_Set problem_
Retype the material in full, keeping every word the same.

_Supplied information_
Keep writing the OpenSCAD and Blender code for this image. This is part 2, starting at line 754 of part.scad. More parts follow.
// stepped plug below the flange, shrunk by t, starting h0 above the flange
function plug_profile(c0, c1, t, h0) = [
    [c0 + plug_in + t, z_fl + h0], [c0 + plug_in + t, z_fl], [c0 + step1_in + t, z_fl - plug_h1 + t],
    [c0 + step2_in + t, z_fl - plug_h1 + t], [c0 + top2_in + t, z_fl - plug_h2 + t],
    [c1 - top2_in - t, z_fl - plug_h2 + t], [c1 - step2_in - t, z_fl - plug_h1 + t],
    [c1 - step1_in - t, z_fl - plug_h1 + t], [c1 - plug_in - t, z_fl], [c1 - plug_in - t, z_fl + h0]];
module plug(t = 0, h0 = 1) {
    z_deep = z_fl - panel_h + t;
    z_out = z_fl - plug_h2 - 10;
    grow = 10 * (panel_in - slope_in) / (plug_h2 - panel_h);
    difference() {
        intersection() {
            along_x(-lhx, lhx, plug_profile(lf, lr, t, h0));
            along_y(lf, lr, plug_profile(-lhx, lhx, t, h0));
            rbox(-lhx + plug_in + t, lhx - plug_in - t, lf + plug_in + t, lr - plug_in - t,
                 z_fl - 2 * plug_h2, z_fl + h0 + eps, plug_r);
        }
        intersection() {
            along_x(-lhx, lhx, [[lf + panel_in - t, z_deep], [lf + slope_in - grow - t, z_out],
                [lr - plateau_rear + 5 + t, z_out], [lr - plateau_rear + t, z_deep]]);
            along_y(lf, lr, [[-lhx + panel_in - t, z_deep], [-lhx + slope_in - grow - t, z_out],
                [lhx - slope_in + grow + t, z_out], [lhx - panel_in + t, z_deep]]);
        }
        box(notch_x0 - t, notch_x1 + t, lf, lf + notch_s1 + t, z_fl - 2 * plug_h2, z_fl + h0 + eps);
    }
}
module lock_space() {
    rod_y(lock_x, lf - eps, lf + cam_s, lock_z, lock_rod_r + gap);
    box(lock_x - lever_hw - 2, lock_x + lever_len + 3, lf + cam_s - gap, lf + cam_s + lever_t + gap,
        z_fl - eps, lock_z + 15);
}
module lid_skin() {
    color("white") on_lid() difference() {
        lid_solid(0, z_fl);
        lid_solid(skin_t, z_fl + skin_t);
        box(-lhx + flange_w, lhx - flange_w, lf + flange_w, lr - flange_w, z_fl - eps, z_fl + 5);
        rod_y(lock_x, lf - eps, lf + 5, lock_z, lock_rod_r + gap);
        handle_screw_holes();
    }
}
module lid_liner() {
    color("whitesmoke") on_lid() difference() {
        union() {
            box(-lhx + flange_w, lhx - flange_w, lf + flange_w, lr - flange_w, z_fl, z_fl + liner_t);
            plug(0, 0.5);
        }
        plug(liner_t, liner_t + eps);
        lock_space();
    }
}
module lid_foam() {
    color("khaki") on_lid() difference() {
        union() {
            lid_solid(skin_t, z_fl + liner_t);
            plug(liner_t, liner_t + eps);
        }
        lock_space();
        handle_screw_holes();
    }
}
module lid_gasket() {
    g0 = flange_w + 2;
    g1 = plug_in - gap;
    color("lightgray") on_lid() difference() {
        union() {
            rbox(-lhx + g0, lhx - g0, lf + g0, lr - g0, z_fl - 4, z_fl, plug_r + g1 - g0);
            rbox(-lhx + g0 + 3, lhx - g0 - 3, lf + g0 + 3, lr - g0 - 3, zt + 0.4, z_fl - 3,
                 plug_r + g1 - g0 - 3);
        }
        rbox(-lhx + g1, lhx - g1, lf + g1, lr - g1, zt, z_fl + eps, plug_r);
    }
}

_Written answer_
Keep writing the OpenSCAD and Blender code for this image. This is part 2, starting at line 754 of part.scad. More parts follow.
// stepped plug below the flange, shrunk by t, starting h0 above the flange
function plug_profile(c0, c1, t, h0) = [
    [c0 + plug_in + t, z_fl + h0], [c0 + plug_in + t, z_fl], [c0 + step1_in + t, z_fl - plug_h1 + t],
    [c0 + step2_in + t, z_fl - plug_h1 + t], [c0 + top2_in + t, z_fl - plug_h2 + t],
    [c1 - top2_in - t, z_fl - plug_h2 + t], [c1 - step2_in - t, z_fl - plug_h1 + t],
    [c1 - step1_in - t, z_fl - plug_h1 + t], [c1 - plug_in - t, z_fl], [c1 - plug_in - t, z_fl + h0]];
module plug(t = 0, h0 = 1) {
    z_deep = z_fl - panel_h + t;
    z_out = z_fl - plug_h2 - 10;
    grow = 10 * (panel_in - slope_in) / (plug_h2 - panel_h);
    difference() {
        intersection() {
            along_x(-lhx, lhx, plug_profile(lf, lr, t, h0));
            along_y(lf, lr, plug_profile(-lhx, lhx, t, h0));
            rbox(-lhx + plug_in + t, lhx - plug_in - t, lf + plug_in + t, lr - plug_in - t,
                 z_fl - 2 * plug_h2, z_fl + h0 + eps, plug_r);
        }
        intersection() {
            along_x(-lhx, lhx, [[lf + panel_in - t, z_deep], [lf + slope_in - grow - t, z_out],
                [lr - plateau_rear + 5 + t, z_out], [lr - plateau_rear + t, z_deep]]);
            along_y(lf, lr, [[-lhx + panel_in - t, z_deep], [-lhx + slope_in - grow - t, z_out],
                [lhx - slope_in + grow + t, z_out], [lhx - panel_in + t, z_deep]]);
        }
        box(notch_x0 - t, notch_x1 + t, lf, lf + notch_s1 + t, z_fl - 2 * plug_h2, z_fl + h0 + eps);
    }
}
module lock_space() {
    rod_y(lock_x, lf - eps, lf + cam_s, lock_z, lock_rod_r + gap);
    box(lock_x - lever_hw - 2, lock_x + lever_len + 3, lf + cam_s - gap, lf + cam_s + lever_t + gap,
        z_fl - eps, lock_z + 15);
}
module lid_skin() {
    color("white") on_lid() difference() {
        lid_solid(0, z_fl);
        lid_solid(skin_t, z_fl + skin_t);
        box(-lhx + flange_w, lhx - flange_w, lf + flange_w, lr - flange_w, z_fl - eps, z_fl + 5);
        rod_y(lock_x, lf - eps, lf + 5, lock_z, lock_rod_r + gap);
        handle_screw_holes();
    }
}
module lid_liner() {
    color("whitesmoke") on_lid() difference() {
        union() {
            box(-lhx + flange_w, lhx - flange_w, lf + flange_w, lr - flange_w, z_fl, z_fl + liner_t);
            plug(0, 0.5);
        }
        plug(liner_t, liner_t + eps);
        lock_space();
    }
}
module lid_foam() {
    color("khaki") on_lid() difference() {
        union() {
            lid_solid(skin_t, z_fl + liner_t);
            plug(liner_t, liner_t + eps);
        }
        lock_space();
        handle_screw_holes();
    }
}
module lid_gasket() {
    g0 = flange_w + 2;
    g1 = plug_in - gap;
    color("lightgray") on_lid() difference() {
        union() {
            rbox(-lhx + g0, lhx - g0, lf + g0, lr - g0, z_fl - 4, z_fl, plug_r + g1 - g0);
            rbox(-lhx + g0 + 3, lhx - g0 - 3, lf + g0 + 3, lr - g0 - 3, zt + 0.4, z_fl - 3,
                 plug_r + g1 - g0 - 3);
        }
        rbox(-lhx + g1, lhx - g1, lf + g1, lr - g1, zt, z_fl + eps, plug_r);
    }
}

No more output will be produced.